Crappy Album Covers #333 — Why it doesn’t suck: Black History Month

In Canada, due to the activism of former Member of Parliament for Etobicoke-Lakeshore, Jean Augustine, we celebrate Black History Month during the month of February, and I thought it would be worthwhile to show some landmark musical contributions by black people that have caught my attention.

The history of black people contributing to music has been well-documented, and in the 1950’s, it was acknowledged to be a “race barrier” for black people to break into the music charts. What was at the time called “race music” — the music of people like Fats Domino and Chuck Berry, was music often panned by radio stations, while cover versions of the same songs by the likes of Elvis Presley and Pat Boone were played endlessly.

Calypso (album) - Wikipedia

Harry Belafonte was among the first to break the race barrier in 1955 with his album Calypso. The second album by him to reach #1 on Billboard, it contains signature tunes such as Day-o, Jamaica Farewell, and Man Smart, Woman Smarter.

Belafonte is still around, he is 92 years old. Before his ilve performances of Day-o, he would explain a particular lyric in it, which was “Come Mr. Tally Man, tally me banana”. The song was about dock workers loading heavy bunches of bananas on to a boat for export over night, waiting as dawn breaks for the tally man to count their bunches of bananas so they can get paid and go home.

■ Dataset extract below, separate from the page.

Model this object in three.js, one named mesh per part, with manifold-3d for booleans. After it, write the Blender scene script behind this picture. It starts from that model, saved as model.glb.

What makes this particular LP special is that it was the first record album in history to sell over a million records. Before that, million sellers were a term attributed to singles, such as Bing Crosby’s White Christmas, or Tennessee Ernie Ford’s Sixteen Tons. But this was the first time a whole album was acknowledged as a million seller. Calypso also stayed on the Billboard Hot 100 for 99 weeks — almost two years.

Rosaparks.jpg
Rosa Parks in 1955, with Rev. King standing behind her.

Belafonte was very much involved with the political activism of Rev. Martin Luther King, and as a result was blacklisted during the McCarthy era. He paid for Reverend King’s bail to get him out of Birmingham Prison in Alabama, and raised bail money to get other unjustly imprisoned black people out of prison on the eve of the Birmingham protests. The protests were against Apartheid-style racial segregation, common in the southern states until the early 1960s, and Birmingham was seen as the focal point of segregation during that time. The person who started this was a local seamstress who boarded a municipal bus in Birmingham, dutifully sitting in the section reserved for “coloured” people. When the white-only section of the bus became full, she refused to relinquish her seat to a white passenger who was standing, as required by municipal and state segregation laws, and as requested by the bus driver. The passenger, Rosa Parks, was also a leader in the Montgomery chapter of the NAACP, and the conviction was fought all the way to the Supreme Court, with the conviction and the segregation laws surrounding it being overturned.

While Parkes was fired from her department store job as a seamstress, and received death threats for many years onward, she won world renown, as well as having streets named after her, winning medals of honor, honorary doctorates from several universities as far away as Tokyo, and a county in Washington state dedicated the front-row seats of their municipal buses in her name, shortly after her death in 2005.